Keycode, which is burned into the edge of the film as a bar code, provides a unique time signature from reel to reel of film as well as emulsion and batch information.

When one wishes to cut film within the video domain, one should receive a telecined video of the film master with timecode and keycode burned into the picture. As I remember, Keycode can also be recorded to the telecine video tape for retrieval by systems (like Avid) that know how to read it. It's possible the Keycode is stored in the SMPTE user-bits. I don't remember. It's also possible to use an OCR plugin to recognize and generate usable Keycode info.

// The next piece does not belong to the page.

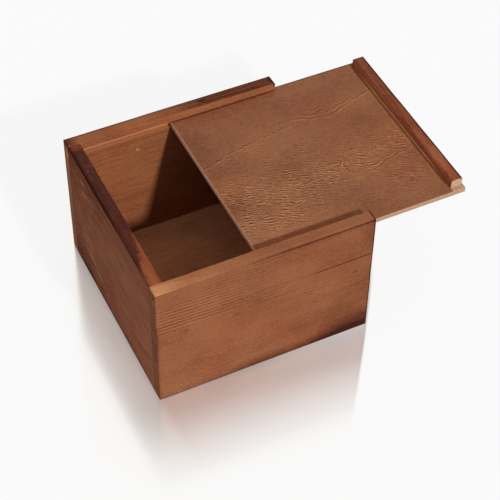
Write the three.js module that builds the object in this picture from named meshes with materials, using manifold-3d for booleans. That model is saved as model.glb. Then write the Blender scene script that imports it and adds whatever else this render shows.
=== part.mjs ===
// Sliding lid wooden box for papers and keepsakes, drawn with its lid part way open.
// Units are millimetres and +Z is up. The origin is the centre of the underside,
// the front wall is on the -Y side, and the lid slides out towards +X.

import * as THREE from 'three';
import { RoundedBoxGeometry } from 'three/addons/geometries/RoundedBoxGeometry.js';
import { mergeVertices } from 'three/addons/utils/BufferGeometryUtils.js';
import Module from 'manifold-3d';

const wasm = await Module();
wasm.setup();

// Case: two long walls run the full length and hold the two end walls between them
const caseLength = 200;
const caseWidth = 200;
const caseHeight = 134;
const longWallThickness = 11.5;
const endWallThickness = 11.5;
const caseEdgeRadius = 1.5;
// From the top edge down to the glue line between the front wall's two boards
const seamDrop = 41;

// Lid: a thin panel with a raised batten across its outer end
const lidThickness = 5;
const battenWidth = 11;
const battenEdgeRadius = 1;
// From the lid's outer edge in to the batten
const battenInset = 1.3;
// How far the closed lid stands out past the case
const lidOverhang = 1.6;
// How far the lid is drawn out of its closed place
const lidOpening = 90;

// Grooves that the lid runs in
const lipHeight = 8;
const sideGrooveDepth = 4.5;
const headGrooveDepth = 5;
// Clearance above and below the lid, beside it, at its inner end, and beside the batten
const lidPlay = 0.25;
const lidSidePlay = 0.5;
const lidHeadPlay = 0.3;
const battenPlay = 0.4;

// Base panel, let into a rabbet round the bottom of the walls
const baseThickness = 4;
const baseRabbetDepth = 5.5;
const basePlay = 0.3;

// Nails
const cornerNailLength = 30;
const baseNailLength = 16;
const battenPinLength = 10;
const nailShankRadius = 0.6;
const nailHeadRadius = 1.1;
const nailHeadThickness = 0.6;
const nailPointLength = 1.6;
// How far a head is punched below the face, and the space left round each nail
const nailSetDepth = 0.8;
const nailPlay = 0.3;
// Heights of the corner nails, as shares of the height below the lid
const cornerNailLevelShares = [0.15, 0.5, 0.85];
// Places of the base nails and the batten pins, as shares of the half length they follow
const baseNailShares = [-0.6, 0.6];
const battenPinShares = [-0.75, 0, 0.75];

// How far a cutting shape runs past the face that it opens
const overrun = 5;
const roundSegments = 3;
const nailSegments = 8;

// Planes that the pieces share
const halfLength = caseLength / 2;
const halfWidth = caseWidth / 2;
const innerHalfLength = halfLength - endWallThickness;
const innerHalfWidth = halfWidth - longWallThickness;
const lipUnderside = caseHeight - lipHeight;
const lidTop = lipUnderside - lidPlay;
const lidUnderside = lidTop - lidThickness;
const grooveFloor = lidUnderside - lidPlay;
const grooveHead = -innerHalfLength - headGrooveDepth;
const grooveHalfWidth = innerHalfWidth + sideGrooveDepth;
const rabbetHalfLength = innerHalfLength + baseRabbetDepth;
const rabbetHalfWidth = innerHalfWidth + baseRabbetDepth;
const seamHeight = caseHeight - seamDrop;

// The closed lid's ends and side, and the batten's place on it
const lidHead = grooveHead + lidHeadPlay;
const lidTail = halfLength + lidOverhang;
const lidHalfWidth = grooveHalfWidth - lidSidePlay;
const battenTail = lidTail - battenInset;
const battenHead = battenTail - battenWidth;
const battenHalfWidth = innerHalfWidth - battenPlay;

// Finishes
function finish(color, roughness, metalness = 0) {
  return new THREE.MeshStandardMaterial({ color, roughness, metalness, flatShading: true });
}

const stainedWood = finish(0x965c3e, 0.6);
const darkStainedWood = finish(0x6f4530, 0.65);
const stainedPlywood = finish(0x8c583a, 0.5);
const battenWood = finish(0x8a4c30, 0.55);
const basePlywood = finish(0xc09a6e, 0.8);
const steel = finish(0x9a9ca0, 0.4, 1);

// A block between two planes along each axis
function block([x0, x1], [y0, y1], [z0, z1]) {
  const geometry = new THREE.BoxGeometry(x1 - x0, y1 - y0, z1 - z0);
  return geometry.translate((x0 + x1) / 2, (y0 + y1) / 2, (z0 + z1) / 2);
}

// The closed solid that a geometry bounds
function solid(geometry) {
  const bare = geometry.clone();
  bare.deleteAttribute('normal');
  bare.deleteAttribute('uv');
  const merged = mergeVertices(bare);
  return new wasm.Manifold(new wasm.Mesh({
    numProp: 3,
    vertProperties: new Float32Array(merged.attributes.position.array),
    triVerts: new Uint32Array(merged.index.array),
  }));
}

// A named piece made from a solid
function piece(name, shape, material) {
  const { vertProperties, triVerts } = shape.getMesh();
  const geometry = new THREE.BufferGeometry();
  geometry.setAttribute('position', new THREE.BufferAttribute(vertProperties, 3));
  geometry.setIndex(new THREE.BufferAttribute(triVerts, 1));
  geometry.computeVertexNormals();
  const mesh = new THREE.Mesh(geometry, material);
  mesh.name = name;
  return mesh;
}

// A nail's head is at the origin of its own frame and its point is down its -Y axis
function nailGeometry(length, play, headRise) {
  const shank = nailShankRadius + play;
  const head = nailHeadRadius + play;
  const underHead = -nailHeadThickness - play;
  const profile = [
    new THREE.Vector2(0, -length - play),
    new THREE.Vector2(shank, nailPointLength - length - play),
    new THREE.Vector2(shank, underHead),
    new THREE.Vector2(head, underHead),
    new THREE.Vector2(head, headRise),
    new THREE.Vector2(0, headRise),
  ];
  return new THREE.LatheGeometry(profile, nailSegments);
}

// A nail with its head at a place, turned about X from pointing along -Y
function nail(name, length, [x, y, z], turn) {
  const mesh = new THREE.Mesh(nailGeometry(length, 0, 0), steel);
  mesh.name = name;
  mesh.position.set(x, y, z);
  mesh.rotation.x = turn;
  mesh.userData.length = length;
  return mesh;
}

// The hole that a nail stands in, open at the face that the nail was driven through
function nailHole(mesh) {
  mesh.updateMatrix();
  const geometry = nailGeometry(mesh.userData.length, nailPlay, nailSetDepth + overrun);
  return solid(geometry.applyMatrix4(mesh.matrix));
}

function withHoles(shape, nails) {
  return nails.reduce((cut, mesh) => cut.subtract(nailHole(mesh)), shape);
}

// Corner nails run through each long wall into the end grain of the end walls
function cornerNails() {
  const nails = [];
  const ends = { left: -1, right: 1 };
  const sides = { front: -1, back: 1 };
  for (const [end, endSign] of Object.entries(ends)) {
    for (const [side, sideSign] of Object.entries(sides)) {
      cornerNailLevelShares.forEach((share, index) => {
        const place = [
          endSign * (halfLength - endWallThickness / 2),
          sideSign * (halfWidth - nailSetDepth),
          share * grooveFloor,
        ];
        const turn = sideSign > 0 ? 0 : Math.PI;
        nails.push(nail(`${side}_${end}_corner_nail_${index + 1}`, cornerNailLength, place, turn));
      });
    }
  }
  return nails;
}

// Base nails run up through the base panel into the wall above it
function baseNails() {
  const nails = [];
  const besideLongWall = innerHalfWidth + baseRabbetDepth / 2;
  const besideEndWall = innerHalfLength + baseRabbetDepth / 2;
  baseNailShares.forEach((share, index) => {
    const places = {
      front: [share * innerHalfLength, -besideLongWall],
      back: [share * innerHalfLength, besideLongWall],
      left: [-besideEndWall, share * innerHalfWidth],
      right: [besideEndWall, share * innerHalfWidth],
    };
    for (const [side, [x, y]] of Object.entries(places)) {
      const place = [x, y, nailSetDepth];
      nails.push(nail(`${side}_base_nail_${index + 1}`, baseNailLength, place, -Math.PI / 2));
    }
  });
  return nails;
}

// Batten pins run up through the lid panel into the batten
function battenPins() {
  return battenPinShares.map((share, index) => {
    const place = [(battenHead + battenTail) / 2, share * battenHalfWidth, lidUnderside + nailSetDepth];
    return nail(`batten_pin_${index + 1}`, battenPinLength, place, -Math.PI / 2);
  });
}

// The outside of the whole case, with its edges eased, which trims every wall
function caseEnvelope() {
  const geometry = new RoundedBoxGeometry(caseLength, caseWidth, caseHeight, roundSegments, caseEdgeRadius);
  return solid(geometry.translate(0, 0, caseHeight / 2));
}

// The room that the lid sweeps in the walls, from its head groove out past the right end
function lidRun() {
  const along = [grooveHead, halfLength + overrun];
  return solid(block(along, [-grooveHalfWidth, grooveHalfWidth], [grooveFloor, lipUnderside]));
}

// The rabbet that the base panel fills
function baseRabbet() {
  const along = [-rabbetHalfLength, rabbetHalfLength];
  return solid(block(along, [-rabbetHalfWidth, rabbetHalfWidth], [-overrun, baseThickness]));
}

function wallBoard(name, along, across, up, nails, material = stainedWood) {
  const board = solid(block(along, across, up))
    .intersect(caseEnvelope())
    .subtract(lidRun())
    .subtract(baseRabbet());
  return piece(name, withHoles(board, nails), material);
}

function walls(nails) {
  const fullLength = [-halfLength, halfLength];
  const between = [-innerHalfWidth, innerHalfWidth];
  const front = [-halfWidth, -innerHalfWidth];
  const back = [innerHalfWidth, halfWidth];
  const left = [-halfLength, -innerHalfLength];
  const right = [innerHalfLength, halfLength];
  const fullHeight = [0, caseHeight];
  return [
    wallBoard('front_wall_upper_board', fullLength, front, [seamHeight, caseHeight], nails),
    wallBoard('front_wall_lower_board', fullLength, front, [0, seamHeight], nails),
    wallBoard('back_wall', fullLength, back, fullHeight, nails),
    wallBoard('left_end_wall', left, between, fullHeight, nails, darkStainedWood),
    // The lid slides out over the right end wall, so it stops at the groove's floor
    wallBoard('right_end_wall', right, between, [0, grooveFloor], nails),
  ];
}

function basePanel(nails) {
  const along = [basePlay - rabbetHalfLength, rabbetHalfLength - basePlay];
  const across = [basePlay - rabbetHalfWidth, rabbetHalfWidth - basePlay];
  const panel = solid(block(along, across, [0, baseThickness]));
  return piece('base_panel', withHoles(panel, nails), basePlywood);
}

function lidPanel(pins) {
  const panel = solid(block([lidHead, lidTail], [-lidHalfWidth, lidHalfWidth], [lidUnderside, lidTop]));
  return piece('lid_panel', withHoles(panel, pins), stainedPlywood);
}

// The batten's top is level with the case, and its upper edges are eased
function lidBatten(pins) {
  const battenLength = 2 * battenHalfWidth;
  const doubledHeight = 2 * (caseHeight - lidTop);
  const eased = new RoundedBoxGeometry(
    battenWidth, battenLength, doubledHeight, roundSegments, battenEdgeRadius);
  eased.translate((battenHead + battenTail) / 2, 0, lidTop);
  const above = block([battenHead, battenTail], [-battenHalfWidth, battenHalfWidth], [lidTop, caseHeight]);
  return piece('lid_batten', withHoles(solid(eased).intersect(solid(above)), pins), battenWood);
}

function boxCase() {
  const group = new THREE.Group();
  const corners = cornerNails();
  const bottoms = baseNails();
  group.add(...walls([...corners, ...bottoms]), basePanel(bottoms), ...corners, ...bottoms);
  return group;
}

// The lid is drawn in its closed place and then slid out
function lid() {
  const group = new THREE.Group();
  const pins = battenPins();
  group.add(lidPanel(pins), lidBatten(pins), ...pins);
  group.position.x = lidOpening;
  return group;
}

const box = new THREE.Group();
box.add(boxCase(), lid());

export default box;
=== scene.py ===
"""Finish of the sliding lid wooden box: eased and stained boards, a crinkled lid, floor, light and camera.

Sizes are millimetres in the row frame, +X the way the lid slides out, +Y to the back wall, +Z up.
They become metres when a mesh is made.
"""

import math

import bpy
import numpy as np
from mathutils import Euler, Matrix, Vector


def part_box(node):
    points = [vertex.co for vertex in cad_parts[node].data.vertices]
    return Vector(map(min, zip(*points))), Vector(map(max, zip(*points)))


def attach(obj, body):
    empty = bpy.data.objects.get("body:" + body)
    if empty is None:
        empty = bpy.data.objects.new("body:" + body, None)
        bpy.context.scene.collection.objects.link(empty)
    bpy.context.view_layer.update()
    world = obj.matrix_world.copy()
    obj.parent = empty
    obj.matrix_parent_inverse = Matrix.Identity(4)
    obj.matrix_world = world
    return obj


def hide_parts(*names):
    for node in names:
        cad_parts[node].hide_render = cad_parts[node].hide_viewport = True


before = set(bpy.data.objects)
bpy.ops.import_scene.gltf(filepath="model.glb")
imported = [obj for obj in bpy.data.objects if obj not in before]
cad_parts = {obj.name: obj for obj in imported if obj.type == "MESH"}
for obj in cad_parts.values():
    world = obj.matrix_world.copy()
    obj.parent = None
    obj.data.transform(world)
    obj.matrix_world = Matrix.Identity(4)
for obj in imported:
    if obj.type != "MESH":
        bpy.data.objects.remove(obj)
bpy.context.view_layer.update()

MM = 0.001
AXES = "xyz"

# Camera: where it stands, which way it looks in degrees, and its focal length and sensor
CAMERA_PLACE = (-384.6, -835.4, 1037.1)
CAMERA_AZIMUTH = -26.574
CAMERA_ELEVATION = 47.17
CAMERA_ROLL = 1.023
CAMERA_LENS = 109.36
CAMERA_SENSOR = 36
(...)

Once you have cut your picture in the video domain, your Timecode EDL has to be conformed back to the Keycode cuts so the film lab may cut the film.
filmy wrote on 9/25/2004, 2:08 PM
Edge numbers can, and are, put onto the telecine tha same way a TC window burn is. As far as I know and as far as I have done that info in not available in any of the TC info.

Not sure I follow with the "bar code" example. The edge numbers read the same way TC does - as far as the window burn goes. You can also have footage/famres. At some point however you really only need what your negative cutter tells you that you need. I have seen vdeo work prints that are nothing but burned in windows - time code, edge numbers, feet and frames, run time of the cut, new regen TC windwow - just a mess. What Match cut alsways asked for from us was a VHS copy with DF TC window burn bottom middle and edge numbers upper right. We output the same - I mean we did not dump out anything new on top of the footage.